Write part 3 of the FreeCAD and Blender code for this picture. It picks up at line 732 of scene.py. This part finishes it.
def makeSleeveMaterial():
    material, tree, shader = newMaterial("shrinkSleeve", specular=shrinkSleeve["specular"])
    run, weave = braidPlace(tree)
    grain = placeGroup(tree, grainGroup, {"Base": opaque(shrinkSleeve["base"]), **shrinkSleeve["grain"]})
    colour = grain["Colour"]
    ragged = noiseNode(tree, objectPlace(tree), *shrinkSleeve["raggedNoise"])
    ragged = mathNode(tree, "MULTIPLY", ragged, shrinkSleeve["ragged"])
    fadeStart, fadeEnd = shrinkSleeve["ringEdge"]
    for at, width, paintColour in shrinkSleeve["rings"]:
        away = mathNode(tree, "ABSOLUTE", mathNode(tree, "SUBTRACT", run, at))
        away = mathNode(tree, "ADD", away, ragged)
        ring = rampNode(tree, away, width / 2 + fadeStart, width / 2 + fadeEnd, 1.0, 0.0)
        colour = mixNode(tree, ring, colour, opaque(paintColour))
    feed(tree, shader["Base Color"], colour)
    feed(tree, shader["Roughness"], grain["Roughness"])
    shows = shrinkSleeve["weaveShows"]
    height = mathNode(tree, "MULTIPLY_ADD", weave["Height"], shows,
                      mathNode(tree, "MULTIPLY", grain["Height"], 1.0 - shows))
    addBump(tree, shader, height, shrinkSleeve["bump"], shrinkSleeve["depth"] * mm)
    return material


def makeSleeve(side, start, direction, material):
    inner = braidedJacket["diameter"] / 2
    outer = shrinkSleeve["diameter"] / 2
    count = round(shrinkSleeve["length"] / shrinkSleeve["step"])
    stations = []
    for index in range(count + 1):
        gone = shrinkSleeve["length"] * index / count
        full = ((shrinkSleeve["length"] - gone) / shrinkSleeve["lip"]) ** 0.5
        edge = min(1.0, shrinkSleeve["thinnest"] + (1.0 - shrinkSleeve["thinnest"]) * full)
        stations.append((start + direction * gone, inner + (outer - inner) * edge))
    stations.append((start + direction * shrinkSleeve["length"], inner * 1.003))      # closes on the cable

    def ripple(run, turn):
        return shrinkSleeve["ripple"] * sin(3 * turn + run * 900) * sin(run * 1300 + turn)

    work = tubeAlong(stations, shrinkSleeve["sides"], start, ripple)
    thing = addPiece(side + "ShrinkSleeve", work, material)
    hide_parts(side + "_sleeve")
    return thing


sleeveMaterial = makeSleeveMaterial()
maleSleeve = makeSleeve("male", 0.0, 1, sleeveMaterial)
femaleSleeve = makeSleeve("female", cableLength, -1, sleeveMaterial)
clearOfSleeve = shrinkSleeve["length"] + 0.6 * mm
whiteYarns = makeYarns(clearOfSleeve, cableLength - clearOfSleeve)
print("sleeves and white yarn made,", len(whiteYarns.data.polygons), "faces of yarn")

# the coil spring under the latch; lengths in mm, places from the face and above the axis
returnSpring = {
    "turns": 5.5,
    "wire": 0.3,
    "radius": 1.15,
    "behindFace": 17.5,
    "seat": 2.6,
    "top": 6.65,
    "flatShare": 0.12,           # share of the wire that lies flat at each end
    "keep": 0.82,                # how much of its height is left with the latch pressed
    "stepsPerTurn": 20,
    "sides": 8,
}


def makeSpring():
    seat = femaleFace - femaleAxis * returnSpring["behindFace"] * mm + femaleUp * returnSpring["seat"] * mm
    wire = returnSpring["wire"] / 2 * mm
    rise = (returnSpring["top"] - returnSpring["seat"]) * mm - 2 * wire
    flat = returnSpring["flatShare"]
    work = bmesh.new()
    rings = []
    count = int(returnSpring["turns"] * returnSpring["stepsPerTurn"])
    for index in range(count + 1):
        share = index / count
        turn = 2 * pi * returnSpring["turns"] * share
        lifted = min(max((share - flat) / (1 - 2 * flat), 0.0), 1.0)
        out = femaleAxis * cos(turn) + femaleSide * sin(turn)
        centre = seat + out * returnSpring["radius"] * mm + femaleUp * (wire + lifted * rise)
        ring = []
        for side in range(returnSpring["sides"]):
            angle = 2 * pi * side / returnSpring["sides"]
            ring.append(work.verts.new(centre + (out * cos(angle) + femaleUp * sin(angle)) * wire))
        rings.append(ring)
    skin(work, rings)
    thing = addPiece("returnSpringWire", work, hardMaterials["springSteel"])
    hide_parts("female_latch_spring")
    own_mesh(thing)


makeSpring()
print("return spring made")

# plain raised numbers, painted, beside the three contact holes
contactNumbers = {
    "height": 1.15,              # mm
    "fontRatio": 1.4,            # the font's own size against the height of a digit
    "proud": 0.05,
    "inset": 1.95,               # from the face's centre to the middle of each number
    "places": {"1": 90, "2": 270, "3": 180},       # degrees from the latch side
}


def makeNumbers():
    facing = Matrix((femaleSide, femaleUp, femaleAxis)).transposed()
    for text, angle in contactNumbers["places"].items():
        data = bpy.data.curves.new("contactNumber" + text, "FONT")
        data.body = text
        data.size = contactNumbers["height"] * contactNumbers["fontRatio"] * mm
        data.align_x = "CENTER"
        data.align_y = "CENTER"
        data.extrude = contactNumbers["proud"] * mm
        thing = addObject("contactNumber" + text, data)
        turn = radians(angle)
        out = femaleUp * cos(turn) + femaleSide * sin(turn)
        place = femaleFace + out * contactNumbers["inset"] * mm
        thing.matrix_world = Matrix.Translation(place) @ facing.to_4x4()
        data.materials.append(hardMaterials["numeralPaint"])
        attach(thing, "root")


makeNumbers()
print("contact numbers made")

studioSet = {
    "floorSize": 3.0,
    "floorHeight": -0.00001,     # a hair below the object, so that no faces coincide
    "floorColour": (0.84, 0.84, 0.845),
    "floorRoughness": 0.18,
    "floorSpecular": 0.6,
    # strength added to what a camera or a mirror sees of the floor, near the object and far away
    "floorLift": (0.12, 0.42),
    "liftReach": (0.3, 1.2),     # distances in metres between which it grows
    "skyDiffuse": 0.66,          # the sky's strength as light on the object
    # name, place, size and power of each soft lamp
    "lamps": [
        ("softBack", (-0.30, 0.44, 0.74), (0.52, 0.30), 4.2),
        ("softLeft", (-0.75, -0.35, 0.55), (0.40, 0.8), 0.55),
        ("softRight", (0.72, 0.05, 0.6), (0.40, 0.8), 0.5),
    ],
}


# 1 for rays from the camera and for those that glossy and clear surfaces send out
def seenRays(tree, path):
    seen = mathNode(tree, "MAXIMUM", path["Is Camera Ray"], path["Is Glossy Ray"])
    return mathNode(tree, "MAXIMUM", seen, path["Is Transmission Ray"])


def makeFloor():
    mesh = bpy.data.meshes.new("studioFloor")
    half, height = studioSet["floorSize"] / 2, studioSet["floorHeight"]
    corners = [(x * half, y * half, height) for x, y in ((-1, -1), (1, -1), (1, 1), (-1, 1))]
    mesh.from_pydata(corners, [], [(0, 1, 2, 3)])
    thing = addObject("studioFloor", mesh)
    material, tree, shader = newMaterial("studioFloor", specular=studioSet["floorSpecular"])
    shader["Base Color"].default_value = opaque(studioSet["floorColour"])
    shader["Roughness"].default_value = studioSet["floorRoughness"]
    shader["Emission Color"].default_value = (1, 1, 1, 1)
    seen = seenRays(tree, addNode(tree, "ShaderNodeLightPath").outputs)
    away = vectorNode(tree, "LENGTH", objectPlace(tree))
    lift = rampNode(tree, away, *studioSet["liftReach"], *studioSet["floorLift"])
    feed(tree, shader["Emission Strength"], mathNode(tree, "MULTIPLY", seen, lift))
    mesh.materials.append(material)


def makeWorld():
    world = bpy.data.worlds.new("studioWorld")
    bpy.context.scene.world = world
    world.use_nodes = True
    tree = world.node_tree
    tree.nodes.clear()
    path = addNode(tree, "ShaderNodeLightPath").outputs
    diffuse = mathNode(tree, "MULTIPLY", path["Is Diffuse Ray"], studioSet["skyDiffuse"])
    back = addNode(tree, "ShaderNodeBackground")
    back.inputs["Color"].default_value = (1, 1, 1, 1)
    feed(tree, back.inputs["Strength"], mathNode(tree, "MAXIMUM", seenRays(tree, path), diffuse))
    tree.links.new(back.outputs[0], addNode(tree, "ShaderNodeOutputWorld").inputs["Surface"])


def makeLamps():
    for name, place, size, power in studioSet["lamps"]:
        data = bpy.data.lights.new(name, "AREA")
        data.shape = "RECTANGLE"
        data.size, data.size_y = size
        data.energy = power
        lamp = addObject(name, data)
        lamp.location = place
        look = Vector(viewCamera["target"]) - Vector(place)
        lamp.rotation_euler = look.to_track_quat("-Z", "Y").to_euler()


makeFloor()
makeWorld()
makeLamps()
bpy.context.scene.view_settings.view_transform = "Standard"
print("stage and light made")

## Instructions to follow
Exactly as written, please reproduce the lines from the first line of the data to the line containing "return material", inclusive, and nothing else.

## Answer to the task
Write part 3 of the FreeCAD and Blender code for this picture. It picks up at line 732 of scene.py. This part finishes it.
def makeSleeveMaterial():
    material, tree, shader = newMaterial("shrinkSleeve", specular=shrinkSleeve["specular"])
    run, weave = braidPlace(tree)
    grain = placeGroup(tree, grainGroup, {"Base": opaque(shrinkSleeve["base"]), **shrinkSleeve["grain"]})
    colour = grain["Colour"]
    ragged = noiseNode(tree, objectPlace(tree), *shrinkSleeve["raggedNoise"])
    ragged = mathNode(tree, "MULTIPLY", ragged, shrinkSleeve["ragged"])
    fadeStart, fadeEnd = shrinkSleeve["ringEdge"]
    for at, width, paintColour in shrinkSleeve["rings"]:
        away = mathNode(tree, "ABSOLUTE", mathNode(tree, "SUBTRACT", run, at))
        away = mathNode(tree, "ADD", away, ragged)
        ring = rampNode(tree, away, width / 2 + fadeStart, width / 2 + fadeEnd, 1.0, 0.0)
        colour = mixNode(tree, ring, colour, opaque(paintColour))
    feed(tree, shader["Base Color"], colour)
    feed(tree, shader["Roughness"], grain["Roughness"])
    shows = shrinkSleeve["weaveShows"]
    height = mathNode(tree, "MULTIPLY_ADD", weave["Height"], shows,
                      mathNode(tree, "MULTIPLY", grain["Height"], 1.0 - shows))
    addBump(tree, shader, height, shrinkSleeve["bump"], shrinkSleeve["depth"] * mm)
    return material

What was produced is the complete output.